### Given task
Reproduce, exactly and in full, only the lines below from the one containing "if empty is" through the one containing "return (linear[0], linear[1], linear[2], 1.0)".

### Records provided
+ + + + + + +

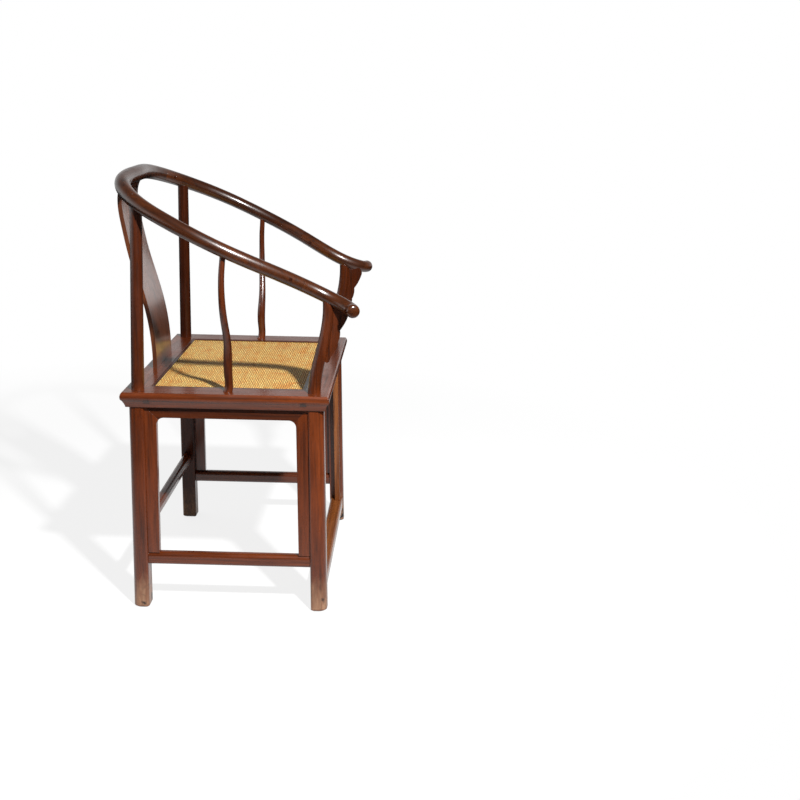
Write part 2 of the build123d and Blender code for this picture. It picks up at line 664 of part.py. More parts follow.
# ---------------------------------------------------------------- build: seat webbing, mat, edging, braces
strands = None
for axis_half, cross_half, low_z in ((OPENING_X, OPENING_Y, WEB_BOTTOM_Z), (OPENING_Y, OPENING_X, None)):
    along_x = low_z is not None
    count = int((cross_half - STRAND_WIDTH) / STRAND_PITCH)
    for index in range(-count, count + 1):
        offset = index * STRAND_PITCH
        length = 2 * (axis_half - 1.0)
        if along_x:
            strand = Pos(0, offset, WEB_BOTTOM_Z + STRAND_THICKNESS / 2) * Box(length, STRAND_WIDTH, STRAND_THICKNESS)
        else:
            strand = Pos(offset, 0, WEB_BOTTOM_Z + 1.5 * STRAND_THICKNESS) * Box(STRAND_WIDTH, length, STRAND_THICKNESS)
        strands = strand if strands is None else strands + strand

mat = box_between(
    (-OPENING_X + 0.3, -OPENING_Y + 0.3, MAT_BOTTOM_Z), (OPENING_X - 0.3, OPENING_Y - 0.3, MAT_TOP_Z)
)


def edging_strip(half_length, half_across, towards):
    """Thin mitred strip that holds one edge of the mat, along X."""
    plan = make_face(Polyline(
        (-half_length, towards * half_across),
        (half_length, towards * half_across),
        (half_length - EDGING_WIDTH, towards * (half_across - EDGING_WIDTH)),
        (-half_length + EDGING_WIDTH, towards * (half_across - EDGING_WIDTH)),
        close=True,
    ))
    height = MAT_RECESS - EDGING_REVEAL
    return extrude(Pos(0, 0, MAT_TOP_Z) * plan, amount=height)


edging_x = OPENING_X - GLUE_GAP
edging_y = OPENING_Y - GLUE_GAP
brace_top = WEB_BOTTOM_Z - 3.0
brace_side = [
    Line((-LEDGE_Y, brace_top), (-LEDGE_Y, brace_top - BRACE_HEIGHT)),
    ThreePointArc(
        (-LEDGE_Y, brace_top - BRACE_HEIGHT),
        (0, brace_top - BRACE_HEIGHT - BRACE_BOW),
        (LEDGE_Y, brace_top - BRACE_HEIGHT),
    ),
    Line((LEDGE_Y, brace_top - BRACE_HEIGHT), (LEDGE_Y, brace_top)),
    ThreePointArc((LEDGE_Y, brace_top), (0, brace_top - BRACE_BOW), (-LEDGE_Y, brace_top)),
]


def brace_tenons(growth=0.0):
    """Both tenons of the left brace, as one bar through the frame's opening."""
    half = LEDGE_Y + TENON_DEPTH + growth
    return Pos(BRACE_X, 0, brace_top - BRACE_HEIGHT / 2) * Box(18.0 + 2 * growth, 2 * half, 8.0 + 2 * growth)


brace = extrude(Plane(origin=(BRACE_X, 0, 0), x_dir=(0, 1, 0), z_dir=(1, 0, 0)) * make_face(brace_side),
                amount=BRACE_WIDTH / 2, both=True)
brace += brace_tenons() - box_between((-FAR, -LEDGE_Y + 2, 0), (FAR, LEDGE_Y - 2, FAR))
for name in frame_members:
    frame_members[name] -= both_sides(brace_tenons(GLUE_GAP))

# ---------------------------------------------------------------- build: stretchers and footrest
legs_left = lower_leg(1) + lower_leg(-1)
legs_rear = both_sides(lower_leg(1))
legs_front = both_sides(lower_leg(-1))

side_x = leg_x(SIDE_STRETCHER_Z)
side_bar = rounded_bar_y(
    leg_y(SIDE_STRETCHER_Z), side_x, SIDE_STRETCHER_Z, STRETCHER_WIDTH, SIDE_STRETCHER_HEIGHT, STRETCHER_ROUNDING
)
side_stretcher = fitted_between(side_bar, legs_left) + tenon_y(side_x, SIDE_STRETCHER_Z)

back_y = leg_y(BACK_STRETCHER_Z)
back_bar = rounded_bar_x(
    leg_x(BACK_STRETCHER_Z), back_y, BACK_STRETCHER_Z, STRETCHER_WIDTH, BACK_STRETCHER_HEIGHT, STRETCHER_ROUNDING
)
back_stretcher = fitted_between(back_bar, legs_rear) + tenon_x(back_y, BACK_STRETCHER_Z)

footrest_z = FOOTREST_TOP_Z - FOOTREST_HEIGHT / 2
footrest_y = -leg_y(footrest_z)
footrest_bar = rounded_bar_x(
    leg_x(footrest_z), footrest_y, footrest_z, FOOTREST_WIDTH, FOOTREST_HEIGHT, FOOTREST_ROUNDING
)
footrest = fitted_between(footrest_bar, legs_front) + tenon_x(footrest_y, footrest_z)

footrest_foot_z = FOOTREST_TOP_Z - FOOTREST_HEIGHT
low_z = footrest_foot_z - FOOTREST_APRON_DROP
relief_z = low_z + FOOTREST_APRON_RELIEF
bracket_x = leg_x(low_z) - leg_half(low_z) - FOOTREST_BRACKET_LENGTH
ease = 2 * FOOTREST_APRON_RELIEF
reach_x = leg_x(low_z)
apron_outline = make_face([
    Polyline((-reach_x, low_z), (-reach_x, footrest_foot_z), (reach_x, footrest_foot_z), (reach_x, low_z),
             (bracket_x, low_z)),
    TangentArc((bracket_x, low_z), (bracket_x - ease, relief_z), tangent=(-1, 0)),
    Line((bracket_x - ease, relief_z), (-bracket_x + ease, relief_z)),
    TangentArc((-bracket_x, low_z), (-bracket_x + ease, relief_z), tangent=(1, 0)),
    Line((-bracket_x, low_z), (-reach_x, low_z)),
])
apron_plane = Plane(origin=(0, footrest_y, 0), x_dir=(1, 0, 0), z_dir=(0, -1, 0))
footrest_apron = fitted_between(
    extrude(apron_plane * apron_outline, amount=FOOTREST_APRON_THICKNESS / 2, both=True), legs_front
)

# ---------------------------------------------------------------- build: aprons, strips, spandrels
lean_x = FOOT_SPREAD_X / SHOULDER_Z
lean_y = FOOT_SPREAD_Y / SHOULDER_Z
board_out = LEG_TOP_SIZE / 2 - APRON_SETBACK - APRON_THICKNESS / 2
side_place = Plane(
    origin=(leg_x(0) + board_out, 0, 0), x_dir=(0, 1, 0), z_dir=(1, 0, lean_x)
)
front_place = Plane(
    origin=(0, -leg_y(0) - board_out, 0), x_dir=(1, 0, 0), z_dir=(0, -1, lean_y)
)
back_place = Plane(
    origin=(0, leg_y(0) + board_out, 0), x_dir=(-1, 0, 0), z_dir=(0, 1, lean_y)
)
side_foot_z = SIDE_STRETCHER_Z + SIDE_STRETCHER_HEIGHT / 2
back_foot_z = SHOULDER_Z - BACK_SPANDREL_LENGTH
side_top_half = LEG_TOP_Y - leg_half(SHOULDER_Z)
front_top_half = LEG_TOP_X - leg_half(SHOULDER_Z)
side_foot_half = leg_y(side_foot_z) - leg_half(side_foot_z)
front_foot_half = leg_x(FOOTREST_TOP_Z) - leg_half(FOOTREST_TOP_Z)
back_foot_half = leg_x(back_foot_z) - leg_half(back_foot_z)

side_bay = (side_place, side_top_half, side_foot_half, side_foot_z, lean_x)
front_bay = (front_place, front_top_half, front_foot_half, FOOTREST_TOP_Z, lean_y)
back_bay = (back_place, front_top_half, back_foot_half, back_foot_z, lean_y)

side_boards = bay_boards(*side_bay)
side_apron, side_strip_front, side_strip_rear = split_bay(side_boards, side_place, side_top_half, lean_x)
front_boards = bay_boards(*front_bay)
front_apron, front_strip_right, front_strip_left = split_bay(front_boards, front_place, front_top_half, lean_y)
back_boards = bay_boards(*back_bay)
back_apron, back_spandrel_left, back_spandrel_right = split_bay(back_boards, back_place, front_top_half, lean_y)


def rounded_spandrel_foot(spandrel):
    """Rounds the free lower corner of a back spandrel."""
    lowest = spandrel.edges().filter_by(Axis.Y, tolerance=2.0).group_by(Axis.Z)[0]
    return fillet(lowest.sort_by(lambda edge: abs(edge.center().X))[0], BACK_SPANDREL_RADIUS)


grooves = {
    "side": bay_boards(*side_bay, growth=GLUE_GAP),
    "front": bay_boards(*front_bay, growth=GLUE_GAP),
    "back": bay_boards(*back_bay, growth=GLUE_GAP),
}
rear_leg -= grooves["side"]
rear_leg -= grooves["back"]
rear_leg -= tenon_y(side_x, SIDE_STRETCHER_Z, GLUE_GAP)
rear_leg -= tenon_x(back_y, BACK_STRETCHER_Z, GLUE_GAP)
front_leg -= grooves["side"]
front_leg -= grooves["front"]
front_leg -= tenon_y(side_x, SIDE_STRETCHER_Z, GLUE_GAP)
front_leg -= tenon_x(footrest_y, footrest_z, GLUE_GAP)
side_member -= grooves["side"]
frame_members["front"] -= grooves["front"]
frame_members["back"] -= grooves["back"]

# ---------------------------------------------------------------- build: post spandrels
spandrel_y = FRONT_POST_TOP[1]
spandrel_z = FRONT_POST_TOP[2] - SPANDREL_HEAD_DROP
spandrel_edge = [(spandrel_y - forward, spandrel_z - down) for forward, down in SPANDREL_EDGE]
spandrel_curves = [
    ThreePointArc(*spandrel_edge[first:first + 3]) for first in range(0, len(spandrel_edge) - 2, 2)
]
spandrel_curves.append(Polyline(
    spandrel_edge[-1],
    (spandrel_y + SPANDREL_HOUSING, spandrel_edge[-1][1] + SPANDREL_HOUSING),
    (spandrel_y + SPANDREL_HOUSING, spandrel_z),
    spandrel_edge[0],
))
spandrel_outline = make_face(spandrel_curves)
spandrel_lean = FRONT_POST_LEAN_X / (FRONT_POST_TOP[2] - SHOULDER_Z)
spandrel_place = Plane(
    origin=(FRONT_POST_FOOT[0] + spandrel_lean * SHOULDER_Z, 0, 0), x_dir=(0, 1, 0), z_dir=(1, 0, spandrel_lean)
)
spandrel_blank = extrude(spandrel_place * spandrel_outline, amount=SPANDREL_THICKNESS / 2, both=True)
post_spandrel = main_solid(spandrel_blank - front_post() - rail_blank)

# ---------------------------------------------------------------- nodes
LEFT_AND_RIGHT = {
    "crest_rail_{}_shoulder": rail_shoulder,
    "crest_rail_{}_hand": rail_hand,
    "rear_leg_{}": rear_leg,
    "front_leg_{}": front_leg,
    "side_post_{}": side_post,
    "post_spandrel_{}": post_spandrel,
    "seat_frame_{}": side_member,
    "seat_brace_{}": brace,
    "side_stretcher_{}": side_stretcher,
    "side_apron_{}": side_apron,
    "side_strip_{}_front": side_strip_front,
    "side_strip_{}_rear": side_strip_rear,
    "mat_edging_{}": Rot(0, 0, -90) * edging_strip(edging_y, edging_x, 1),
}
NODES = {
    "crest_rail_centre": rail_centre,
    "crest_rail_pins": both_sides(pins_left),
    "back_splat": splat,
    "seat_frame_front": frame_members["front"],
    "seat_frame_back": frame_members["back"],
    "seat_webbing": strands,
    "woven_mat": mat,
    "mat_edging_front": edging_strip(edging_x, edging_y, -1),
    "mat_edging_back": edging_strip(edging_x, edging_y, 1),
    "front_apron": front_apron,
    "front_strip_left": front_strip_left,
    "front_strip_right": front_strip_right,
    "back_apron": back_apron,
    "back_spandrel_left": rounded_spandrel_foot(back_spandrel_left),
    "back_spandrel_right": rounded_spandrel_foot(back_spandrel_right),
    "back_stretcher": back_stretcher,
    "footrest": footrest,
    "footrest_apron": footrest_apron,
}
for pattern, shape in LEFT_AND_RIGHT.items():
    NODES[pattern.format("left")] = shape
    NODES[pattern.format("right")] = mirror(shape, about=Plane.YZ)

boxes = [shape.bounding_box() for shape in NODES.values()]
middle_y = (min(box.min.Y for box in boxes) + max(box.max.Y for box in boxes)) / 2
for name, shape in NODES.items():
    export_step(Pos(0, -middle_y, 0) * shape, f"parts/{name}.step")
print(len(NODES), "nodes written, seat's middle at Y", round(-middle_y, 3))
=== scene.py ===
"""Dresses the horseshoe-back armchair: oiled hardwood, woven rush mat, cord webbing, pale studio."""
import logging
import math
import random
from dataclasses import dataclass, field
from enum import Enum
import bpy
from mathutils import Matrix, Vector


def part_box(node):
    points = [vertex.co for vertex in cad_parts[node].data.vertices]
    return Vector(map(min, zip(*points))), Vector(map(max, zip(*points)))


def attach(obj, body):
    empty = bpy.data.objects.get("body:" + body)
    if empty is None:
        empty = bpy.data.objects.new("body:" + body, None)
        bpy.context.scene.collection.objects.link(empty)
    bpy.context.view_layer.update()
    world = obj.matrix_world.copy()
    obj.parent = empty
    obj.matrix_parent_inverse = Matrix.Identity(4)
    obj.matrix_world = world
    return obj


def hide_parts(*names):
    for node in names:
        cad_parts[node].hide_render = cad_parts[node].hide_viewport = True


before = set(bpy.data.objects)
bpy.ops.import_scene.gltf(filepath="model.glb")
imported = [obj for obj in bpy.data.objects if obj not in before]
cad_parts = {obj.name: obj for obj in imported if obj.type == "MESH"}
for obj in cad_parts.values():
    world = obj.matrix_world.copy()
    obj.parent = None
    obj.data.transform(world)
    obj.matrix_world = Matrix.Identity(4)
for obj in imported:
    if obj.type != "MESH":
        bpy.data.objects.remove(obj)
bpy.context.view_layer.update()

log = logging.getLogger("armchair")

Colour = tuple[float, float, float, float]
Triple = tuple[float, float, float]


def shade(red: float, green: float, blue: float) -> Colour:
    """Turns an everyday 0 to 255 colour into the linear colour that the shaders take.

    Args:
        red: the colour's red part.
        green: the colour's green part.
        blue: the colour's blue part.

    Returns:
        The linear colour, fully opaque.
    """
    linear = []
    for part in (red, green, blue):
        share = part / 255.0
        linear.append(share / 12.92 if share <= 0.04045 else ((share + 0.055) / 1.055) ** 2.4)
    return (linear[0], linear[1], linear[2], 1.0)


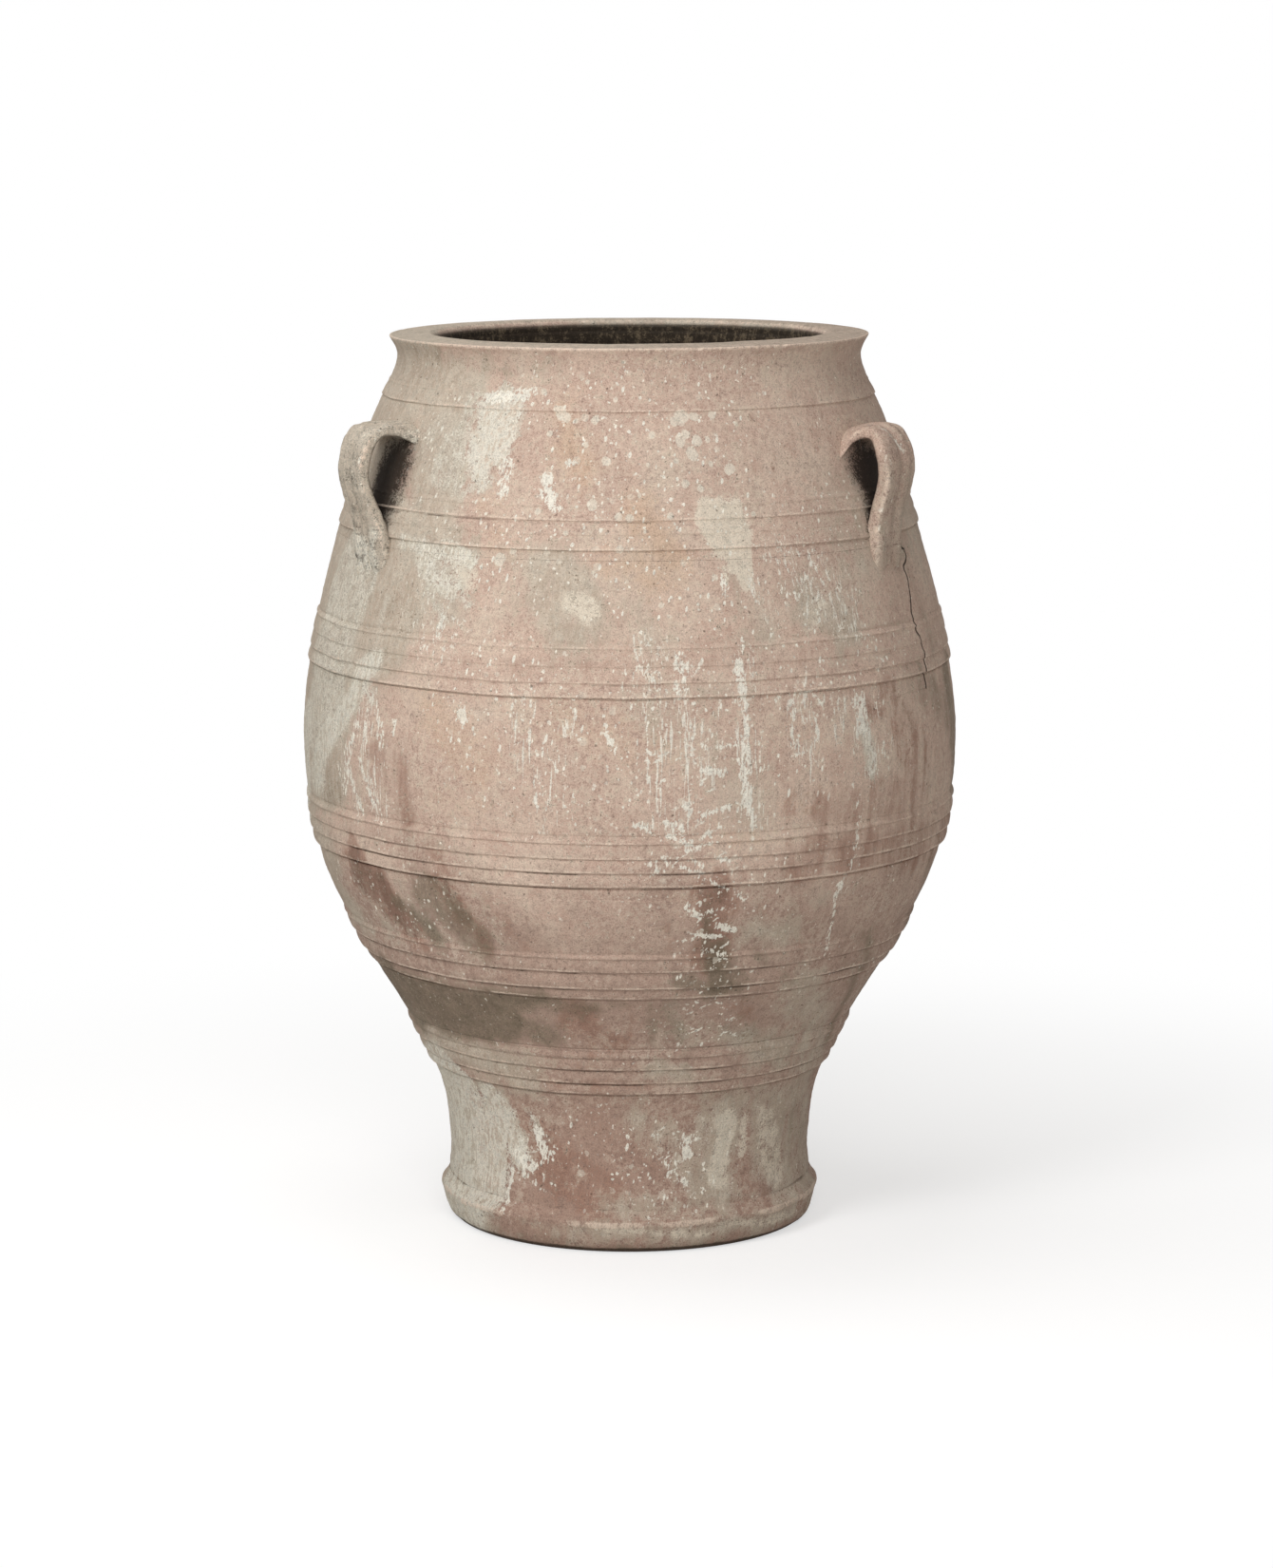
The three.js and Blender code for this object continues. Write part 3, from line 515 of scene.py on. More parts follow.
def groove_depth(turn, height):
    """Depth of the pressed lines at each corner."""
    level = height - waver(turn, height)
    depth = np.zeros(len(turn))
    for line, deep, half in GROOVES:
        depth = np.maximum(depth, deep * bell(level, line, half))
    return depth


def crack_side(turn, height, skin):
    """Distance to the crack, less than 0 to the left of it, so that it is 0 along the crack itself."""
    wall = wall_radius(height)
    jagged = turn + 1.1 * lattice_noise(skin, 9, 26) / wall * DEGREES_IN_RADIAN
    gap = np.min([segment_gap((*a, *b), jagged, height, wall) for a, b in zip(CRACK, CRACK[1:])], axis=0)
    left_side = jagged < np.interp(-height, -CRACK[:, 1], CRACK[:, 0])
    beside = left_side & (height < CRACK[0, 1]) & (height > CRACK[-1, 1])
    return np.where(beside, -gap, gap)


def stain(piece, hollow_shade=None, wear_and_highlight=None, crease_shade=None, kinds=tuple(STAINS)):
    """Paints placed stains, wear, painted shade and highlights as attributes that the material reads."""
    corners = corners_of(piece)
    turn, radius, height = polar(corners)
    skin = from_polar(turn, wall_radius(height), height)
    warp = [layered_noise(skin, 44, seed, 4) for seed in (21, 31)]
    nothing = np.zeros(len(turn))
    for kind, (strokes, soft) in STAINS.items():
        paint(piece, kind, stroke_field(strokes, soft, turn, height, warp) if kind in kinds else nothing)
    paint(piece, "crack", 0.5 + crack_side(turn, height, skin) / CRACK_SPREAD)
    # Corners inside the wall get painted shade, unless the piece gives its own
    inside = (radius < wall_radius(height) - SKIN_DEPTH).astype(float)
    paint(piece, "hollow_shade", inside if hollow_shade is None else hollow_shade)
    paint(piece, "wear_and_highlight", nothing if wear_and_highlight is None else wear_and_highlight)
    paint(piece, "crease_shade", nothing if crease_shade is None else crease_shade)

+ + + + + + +

### Result for this exercise
    if empty is None:
        empty = bpy.data.objects.new("body:" + body, None)
        bpy.context.scene.collection.objects.link(empty)
    bpy.context.view_layer.update()
    world = obj.matrix_world.copy()
    obj.parent = empty
    obj.matrix_parent_inverse = Matrix.Identity(4)
    obj.matrix_world = world
    return obj


def hide_parts(*names):
    for node in names:
        cad_parts[node].hide_render = cad_parts[node].hide_viewport = True


before = set(bpy.data.objects)
bpy.ops.import_scene.gltf(filepath="model.glb")
imported = [obj for obj in bpy.data.objects if obj not in before]
cad_parts = {obj.name: obj for obj in imported if obj.type == "MESH"}
for obj in cad_parts.values():
    world = obj.matrix_world.copy()
    obj.parent = None
    obj.data.transform(world)
    obj.matrix_world = Matrix.Identity(4)
for obj in imported:
    if obj.type != "MESH":
        bpy.data.objects.remove(obj)
bpy.context.view_layer.update()

log = logging.getLogger("armchair")

Colour = tuple[float, float, float, float]
Triple = tuple[float, float, float]


def shade(red: float, green: float, blue: float) -> Colour:
    """Turns an everyday 0 to 255 colour into the linear colour that the shaders take.

    Args:
        red: the colour's red part.
        green: the colour's green part.
        blue: the colour's blue part.

    Returns:
        The linear colour, fully opaque.
    """
    linear = []
    for part in (red, green, blue):
        share = part / 255.0
        linear.append(share / 12.92 if share <= 0.04045 else ((share + 0.055) / 1.055) ** 2.4)
    return (linear[0], linear[1], linear[2], 1.0)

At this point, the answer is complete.